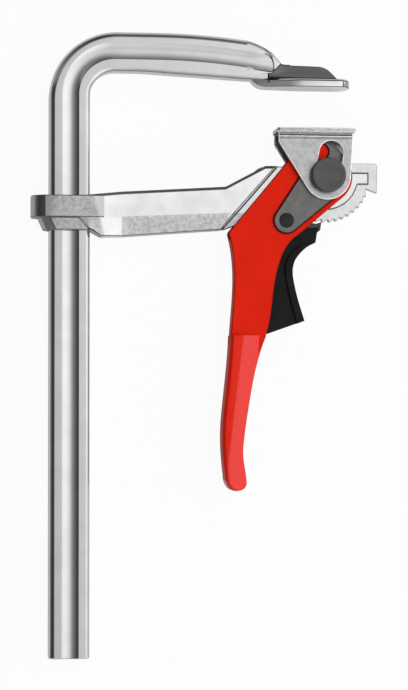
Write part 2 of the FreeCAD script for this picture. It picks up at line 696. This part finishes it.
def trigger_spring():
    """Close-wound spring of square wire beside the pawl's hub, with a leg on the lever's back."""
    inner = SPRING_RADIUS - SPRING_WIRE / 2
    outer = SPRING_RADIUS + SPRING_WIRE / 2
    edge = [(inner, 0.0)]
    for turn in range(SPRING_TURNS):
        foot = turn * SPRING_WIRE
        edge += [(outer - 0.15, foot), (outer, foot + 0.15), (outer, foot + SPRING_WIRE - 0.15),
                 (outer - 0.15, foot + SPRING_WIRE)]
    edge.append((inner, SPRING_TURNS * SPRING_WIRE))
    edge = [point for i, point in enumerate(edge) if point != edge[i - 1]]
    wire = Part.makePolygon([Vector(r, 0, z) for r, z in edge + [edge[0]]])
    coil = Part.Face(wire).revolve(Vector(0, 0, 0), Vector(0, 0, 1), 360)
    coil.translate(flat(RIVET, SPRING_LOW))
    top = SPRING_LOW + (SPRING_TURNS - 1) * SPRING_WIRE
    to_lever = spring_leg(top, SPRING_LEVER_LEG, -36.0, 36.0)
    to_trigger = spring_leg(SPRING_LOW, SPRING_TRIGGER_LEG, 0.0, 16.0)
    return coil.fuse(to_lever).fuse(to_trigger).removeSplitter()


# Pressure plate

def plate_cheek():
    """Front cheek: triangular, round at the bottom, with the inclined slot for the bush."""
    left_x = FLANGE_LEFT_X + 0.6
    right_x = FLANGE_RIGHT_X - 1.2
    under = PLATE_TOP_Y - FLANGE_THICKNESS
    corner = (left_x, -28.0)
    span = math.hypot(corner[0] - PIVOT_X, corner[1] - PIVOT_Y)
    toward = math.degrees(math.atan2(corner[1] - PIVOT_Y, corner[0] - PIVOT_X))
    touch_left = toward + math.degrees(math.acos(PLATE_ROUND_RADIUS / span))
    corner_right = (right_x, under)
    span = math.hypot(corner_right[0] - PIVOT_X, corner_right[1] - PIVOT_Y)
    toward = math.degrees(math.atan2(corner_right[1] - PIVOT_Y, corner_right[0] - PIVOT_X))
    touch_right = toward - math.degrees(math.acos(PLATE_ROUND_RADIUS / span))
    face = outline(
        (left_x, under + 0.4),
        corner,
        polar(PLATE_ROUND_RADIUS, touch_left),
        ("arc", polar(PLATE_ROUND_RADIUS, -90), polar(PLATE_ROUND_RADIUS, touch_right)),
        corner_right,
        (right_x, under + 0.4),
    )
    cheek = slab(face, PLATE_INSIDE, PLATE_OUTSIDE)
    slot_top = polar(SLOT_LENGTH, 90 - SLOT_ANGLE)
    slot = slab(belt(PIVOT, SLOT_RADIUS, slot_top, SLOT_RADIUS + 1e-4), 0, 20)
    groove = Part.makeCylinder(1.0, 60, Vector(-30, under - 1.0, PLATE_OUTSIDE + 0.3), Vector(1, 0, 0))
    return cheek.cut(slot).cut(groove)


def pressure_plate():
    """Pressed zinc-plated plate: flat pad with two cheeks that hang down beside the lever."""
    flange = Part.makeBox(FLANGE_RIGHT_X - FLANGE_LEFT_X, FLANGE_THICKNESS, 2 * FLANGE_HALF,
                          Vector(FLANGE_LEFT_X, PLATE_TOP_Y - FLANGE_THICKNESS, -FLANGE_HALF))
    corners = [edge for edge in flange.Edges if edge.BoundBox.YLength > 1]
    flange = flange.makeFillet(1.2, corners)
    return flange.fuse(both_sides(plate_cheek())).removeSplitter()


def rocker_saddle():
    """Thrust block between the cheeks, hollowed to a radius about the pivot."""
    under = PLATE_TOP_Y - FLANGE_THICKNESS
    left = polar(SADDLE_RADIUS, SADDLE_TO)
    right = polar(SADDLE_RADIUS, SADDLE_FROM)
    middle = polar(SADDLE_RADIUS, (SADDLE_FROM + SADDLE_TO) / 2)
    face = outline(left, ("arc", middle, right), (right[0] + 1.6, right[1]), (right[0] + 1.6, under),
                   (left[0] - 1.6, under), (left[0] - 1.6, left[1]))
    return slab(face, -PLATE_INSIDE, PLATE_INSIDE)


PIECES = {
    "rail_and_fixed_arm": rail_and_fixed_arm,
    "sliding_arm": sliding_arm,
    "toothed_segment": toothed_segment,
    "pivot_pin": pivot_pin,
    "pin_rear_head": pin_rear_head,
    "pin_washers": pin_washers,
    "slot_bush_front": slot_bush,
    "slot_bush_rear": lambda: mirrored(slot_bush()),
    "lever_channel": lever_channel,
    "grip_sleeve": grip_sleeve,
    "cam_plate_front": cam_plate,
    "cam_plate_rear": lambda: mirrored(cam_plate()),
    "cam_rivet": cam_rivet,
    "spacer_tube": spacer_tube,
    "pawl": pawl,
    "trigger": trigger,
    "trigger_pin": trigger_pin,
    "trigger_spring": trigger_spring,
    "pressure_plate": pressure_plate,
    "rocker_saddle": rocker_saddle,
}

os.makedirs("parts", exist_ok=True)
for name, make in PIECES.items():
    shape = make()
    if name != "rail_and_fixed_arm":
        shape.translate(Vector(0, -SLIDE_OUT, 0))
    shape.exportStep(f"parts/{name}.step")
    box = shape.BoundBox
    print(f"{name}: {len(shape.Solids)} solid(s), valid {shape.isValid()}, {shape.Volume / 1000:.2f} cm3, "
          f"X {box.XMin:.1f} {box.XMax:.1f}, Y {box.YMin:.1f} {box.YMax:.1f}, Z {box.ZMin:.1f} {box.ZMax:.1f}")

What you should do — Your task is to quote the listing above word for word.

Correct response —
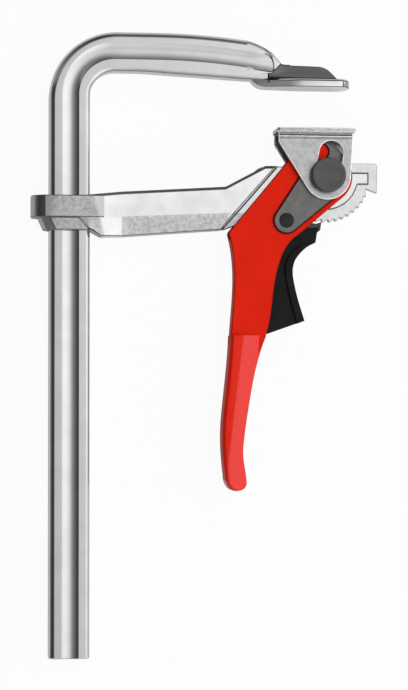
Write part 2 of the FreeCAD script for this picture. It picks up at line 696. This part finishes it.
def trigger_spring():
    """Close-wound spring of square wire beside the pawl's hub, with a leg on the lever's back."""
    inner = SPRING_RADIUS - SPRING_WIRE / 2
    outer = SPRING_RADIUS + SPRING_WIRE / 2
    edge = [(inner, 0.0)]
    for turn in range(SPRING_TURNS):
        foot = turn * SPRING_WIRE
        edge += [(outer - 0.15, foot), (outer, foot + 0.15), (outer, foot + SPRING_WIRE - 0.15),
                 (outer - 0.15, foot + SPRING_WIRE)]
    edge.append((inner, SPRING_TURNS * SPRING_WIRE))
    edge = [point for i, point in enumerate(edge) if point != edge[i - 1]]
    wire = Part.makePolygon([Vector(r, 0, z) for r, z in edge + [edge[0]]])
    coil = Part.Face(wire).revolve(Vector(0, 0, 0), Vector(0, 0, 1), 360)
    coil.translate(flat(RIVET, SPRING_LOW))
    top = SPRING_LOW + (SPRING_TURNS - 1) * SPRING_WIRE
    to_lever = spring_leg(top, SPRING_LEVER_LEG, -36.0, 36.0)
    to_trigger = spring_leg(SPRING_LOW, SPRING_TRIGGER_LEG, 0.0, 16.0)
    return coil.fuse(to_lever).fuse(to_trigger).removeSplitter()


# Pressure plate

def plate_cheek():
    """Front cheek: triangular, round at the bottom, with the inclined slot for the bush."""
    left_x = FLANGE_LEFT_X + 0.6
    right_x = FLANGE_RIGHT_X - 1.2
    under = PLATE_TOP_Y - FLANGE_THICKNESS
    corner = (left_x, -28.0)
    span = math.hypot(corner[0] - PIVOT_X, corner[1] - PIVOT_Y)
    toward = math.degrees(math.atan2(corner[1] - PIVOT_Y, corner[0] - PIVOT_X))
    touch_left = toward + math.degrees(math.acos(PLATE_ROUND_RADIUS / span))
    corner_right = (right_x, under)
    span = math.hypot(corner_right[0] - PIVOT_X, corner_right[1] - PIVOT_Y)
    toward = math.degrees(math.atan2(corner_right[1] - PIVOT_Y, corner_right[0] - PIVOT_X))
    touch_right = toward - math.degrees(math.acos(PLATE_ROUND_RADIUS / span))
    face = outline(
        (left_x, under + 0.4),
        corner,
        polar(PLATE_ROUND_RADIUS, touch_left),
        ("arc", polar(PLATE_ROUND_RADIUS, -90), polar(PLATE_ROUND_RADIUS, touch_right)),
        corner_right,
        (right_x, under + 0.4),
    )
    cheek = slab(face, PLATE_INSIDE, PLATE_OUTSIDE)
    slot_top = polar(SLOT_LENGTH, 90 - SLOT_ANGLE)
    slot = slab(belt(PIVOT, SLOT_RADIUS, slot_top, SLOT_RADIUS + 1e-4), 0, 20)
    groove = Part.makeCylinder(1.0, 60, Vector(-30, under - 1.0, PLATE_OUTSIDE + 0.3), Vector(1, 0, 0))
    return cheek.cut(slot).cut(groove)


def pressure_plate():
    """Pressed zinc-plated plate: flat pad with two cheeks that hang down beside the lever."""
    flange = Part.makeBox(FLANGE_RIGHT_X - FLANGE_LEFT_X, FLANGE_THICKNESS, 2 * FLANGE_HALF,
                          Vector(FLANGE_LEFT_X, PLATE_TOP_Y - FLANGE_THICKNESS, -FLANGE_HALF))
    corners = [edge for edge in flange.Edges if edge.BoundBox.YLength > 1]
    flange = flange.makeFillet(1.2, corners)
    return flange.fuse(both_sides(plate_cheek())).removeSplitter()


def rocker_saddle():
    """Thrust block between the cheeks, hollowed to a radius about the pivot."""
    under = PLATE_TOP_Y - FLANGE_THICKNESS
    left = polar(SADDLE_RADIUS, SADDLE_TO)
    right = polar(SADDLE_RADIUS, SADDLE_FROM)
    middle = polar(SADDLE_RADIUS, (SADDLE_FROM + SADDLE_TO) / 2)
    face = outline(left, ("arc", middle, right), (right[0] + 1.6, right[1]), (right[0] + 1.6, under),
                   (left[0] - 1.6, under), (left[0] - 1.6, left[1]))
    return slab(face, -PLATE_INSIDE, PLATE_INSIDE)


PIECES = {
    "rail_and_fixed_arm": rail_and_fixed_arm,
    "sliding_arm": sliding_arm,
    "toothed_segment": toothed_segment,
    "pivot_pin": pivot_pin,
    "pin_rear_head": pin_rear_head,
    "pin_washers": pin_washers,
    "slot_bush_front": slot_bush,
    "slot_bush_rear": lambda: mirrored(slot_bush()),
    "lever_channel": lever_channel,
    "grip_sleeve": grip_sleeve,
    "cam_plate_front": cam_plate,
    "cam_plate_rear": lambda: mirrored(cam_plate()),
    "cam_rivet": cam_rivet,
    "spacer_tube": spacer_tube,
    "pawl": pawl,
    "trigger": trigger,
    "trigger_pin": trigger_pin,
    "trigger_spring": trigger_spring,
    "pressure_plate": pressure_plate,
    "rocker_saddle": rocker_saddle,
}

os.makedirs("parts", exist_ok=True)
for name, make in PIECES.items():
    shape = make()
    if name != "rail_and_fixed_arm":
        shape.translate(Vector(0, -SLIDE_OUT, 0))
    shape.exportStep(f"parts/{name}.step")
    box = shape.BoundBox
    print(f"{name}: {len(shape.Solids)} solid(s), valid {shape.isValid()}, {shape.Volume / 1000:.2f} cm3, "
          f"X {box.XMin:.1f} {box.XMax:.1f}, Y {box.YMin:.1f} {box.YMax:.1f}, Z {box.ZMin:.1f} {box.ZMax:.1f}")